PROBLEM DESCRIPTION - Transcribe only the part of the listing below that begins at the line containing "bpy.context.view_layer.update()" and runs to its final line, keeping both ends.

>>>

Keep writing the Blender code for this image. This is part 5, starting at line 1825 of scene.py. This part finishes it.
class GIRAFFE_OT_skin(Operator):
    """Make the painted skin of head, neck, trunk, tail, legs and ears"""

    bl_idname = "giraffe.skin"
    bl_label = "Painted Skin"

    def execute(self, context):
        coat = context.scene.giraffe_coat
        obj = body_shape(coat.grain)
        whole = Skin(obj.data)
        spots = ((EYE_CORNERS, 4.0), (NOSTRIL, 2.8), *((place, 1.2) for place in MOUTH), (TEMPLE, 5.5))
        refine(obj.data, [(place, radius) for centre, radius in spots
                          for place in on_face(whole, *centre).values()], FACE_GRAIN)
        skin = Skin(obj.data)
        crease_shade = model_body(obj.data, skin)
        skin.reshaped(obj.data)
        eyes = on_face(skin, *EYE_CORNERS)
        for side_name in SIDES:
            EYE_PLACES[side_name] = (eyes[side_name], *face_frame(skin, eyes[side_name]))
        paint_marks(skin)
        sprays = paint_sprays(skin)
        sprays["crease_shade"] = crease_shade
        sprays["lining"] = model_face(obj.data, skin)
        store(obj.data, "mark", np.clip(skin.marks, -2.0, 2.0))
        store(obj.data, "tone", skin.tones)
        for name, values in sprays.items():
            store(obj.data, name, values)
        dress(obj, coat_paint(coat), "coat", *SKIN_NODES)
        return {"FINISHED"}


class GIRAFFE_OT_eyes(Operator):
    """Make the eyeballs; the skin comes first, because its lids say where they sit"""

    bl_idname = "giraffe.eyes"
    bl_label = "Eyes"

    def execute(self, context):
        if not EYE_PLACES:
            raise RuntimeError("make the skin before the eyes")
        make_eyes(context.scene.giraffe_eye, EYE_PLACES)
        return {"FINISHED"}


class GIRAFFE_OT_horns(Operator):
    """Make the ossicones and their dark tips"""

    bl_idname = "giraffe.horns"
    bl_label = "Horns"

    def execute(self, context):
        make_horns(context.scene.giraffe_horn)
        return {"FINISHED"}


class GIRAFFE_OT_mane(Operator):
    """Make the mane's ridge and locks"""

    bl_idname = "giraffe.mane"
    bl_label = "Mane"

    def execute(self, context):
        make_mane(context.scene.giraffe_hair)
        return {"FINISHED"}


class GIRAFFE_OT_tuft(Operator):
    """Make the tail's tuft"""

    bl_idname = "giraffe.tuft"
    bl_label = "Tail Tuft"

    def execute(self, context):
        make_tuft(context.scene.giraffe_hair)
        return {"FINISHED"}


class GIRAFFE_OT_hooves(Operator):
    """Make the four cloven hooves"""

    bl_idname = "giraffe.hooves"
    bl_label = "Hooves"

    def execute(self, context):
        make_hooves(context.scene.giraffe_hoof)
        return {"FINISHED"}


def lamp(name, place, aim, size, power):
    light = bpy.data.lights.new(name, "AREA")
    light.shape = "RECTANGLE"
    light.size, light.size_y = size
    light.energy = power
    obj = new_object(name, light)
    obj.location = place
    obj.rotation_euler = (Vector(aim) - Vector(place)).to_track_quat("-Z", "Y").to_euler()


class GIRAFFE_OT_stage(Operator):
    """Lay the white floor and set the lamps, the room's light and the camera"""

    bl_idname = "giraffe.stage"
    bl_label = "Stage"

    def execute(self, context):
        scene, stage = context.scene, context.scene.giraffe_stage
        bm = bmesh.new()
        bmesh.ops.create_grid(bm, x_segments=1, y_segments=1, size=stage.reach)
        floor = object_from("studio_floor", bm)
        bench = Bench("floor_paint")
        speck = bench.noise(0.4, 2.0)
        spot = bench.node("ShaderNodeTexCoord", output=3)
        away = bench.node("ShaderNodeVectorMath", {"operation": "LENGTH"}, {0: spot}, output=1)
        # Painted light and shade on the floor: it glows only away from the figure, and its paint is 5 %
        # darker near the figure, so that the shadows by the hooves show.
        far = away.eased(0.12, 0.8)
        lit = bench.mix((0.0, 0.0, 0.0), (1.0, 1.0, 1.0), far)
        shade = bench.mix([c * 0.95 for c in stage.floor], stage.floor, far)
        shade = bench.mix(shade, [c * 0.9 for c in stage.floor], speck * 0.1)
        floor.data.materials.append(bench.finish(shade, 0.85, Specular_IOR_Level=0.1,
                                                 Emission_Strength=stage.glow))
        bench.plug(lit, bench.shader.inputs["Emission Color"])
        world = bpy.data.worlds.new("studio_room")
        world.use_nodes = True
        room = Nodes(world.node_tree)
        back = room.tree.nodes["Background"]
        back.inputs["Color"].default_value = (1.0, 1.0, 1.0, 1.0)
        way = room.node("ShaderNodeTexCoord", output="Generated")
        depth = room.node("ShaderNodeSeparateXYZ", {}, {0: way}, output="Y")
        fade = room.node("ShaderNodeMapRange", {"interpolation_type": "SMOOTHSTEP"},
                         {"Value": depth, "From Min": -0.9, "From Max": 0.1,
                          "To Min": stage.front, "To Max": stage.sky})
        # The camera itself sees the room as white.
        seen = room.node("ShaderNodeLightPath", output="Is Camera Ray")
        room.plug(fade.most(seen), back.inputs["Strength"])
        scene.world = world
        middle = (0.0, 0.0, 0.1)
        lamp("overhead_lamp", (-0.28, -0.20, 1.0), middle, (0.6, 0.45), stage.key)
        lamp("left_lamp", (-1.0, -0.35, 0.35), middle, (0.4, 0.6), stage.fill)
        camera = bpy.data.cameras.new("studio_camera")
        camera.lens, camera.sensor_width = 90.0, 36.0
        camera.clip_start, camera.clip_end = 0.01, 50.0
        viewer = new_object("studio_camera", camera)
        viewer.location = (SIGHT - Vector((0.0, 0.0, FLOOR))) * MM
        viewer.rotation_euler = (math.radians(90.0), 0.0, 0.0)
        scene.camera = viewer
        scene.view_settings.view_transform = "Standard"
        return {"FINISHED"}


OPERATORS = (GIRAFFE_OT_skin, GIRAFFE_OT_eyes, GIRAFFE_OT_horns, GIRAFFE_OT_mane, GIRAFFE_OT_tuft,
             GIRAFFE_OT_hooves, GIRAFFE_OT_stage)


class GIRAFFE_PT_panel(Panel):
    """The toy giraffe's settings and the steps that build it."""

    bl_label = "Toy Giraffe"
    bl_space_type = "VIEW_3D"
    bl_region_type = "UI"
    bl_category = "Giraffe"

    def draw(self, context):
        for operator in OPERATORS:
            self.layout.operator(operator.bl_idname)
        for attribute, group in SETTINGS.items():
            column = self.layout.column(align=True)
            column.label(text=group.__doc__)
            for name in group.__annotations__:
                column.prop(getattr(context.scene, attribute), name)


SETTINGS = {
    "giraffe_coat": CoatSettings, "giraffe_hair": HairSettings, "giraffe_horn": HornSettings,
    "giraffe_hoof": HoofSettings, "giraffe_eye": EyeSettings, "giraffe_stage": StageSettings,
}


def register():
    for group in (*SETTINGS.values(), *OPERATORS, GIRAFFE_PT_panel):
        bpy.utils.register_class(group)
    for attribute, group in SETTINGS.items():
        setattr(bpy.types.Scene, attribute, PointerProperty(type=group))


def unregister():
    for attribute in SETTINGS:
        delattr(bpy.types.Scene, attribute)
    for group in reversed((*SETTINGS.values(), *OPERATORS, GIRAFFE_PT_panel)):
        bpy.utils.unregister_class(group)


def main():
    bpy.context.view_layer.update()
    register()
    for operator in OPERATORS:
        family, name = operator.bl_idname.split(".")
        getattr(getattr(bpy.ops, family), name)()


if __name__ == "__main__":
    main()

<<<

EXERCISE OUTPUT -
    bpy.context.view_layer.update()
    register()
    for operator in OPERATORS:
        family, name = operator.bl_idname.split(".")
        getattr(getattr(bpy.ops, family), name)()


if __name__ == "__main__":
    main()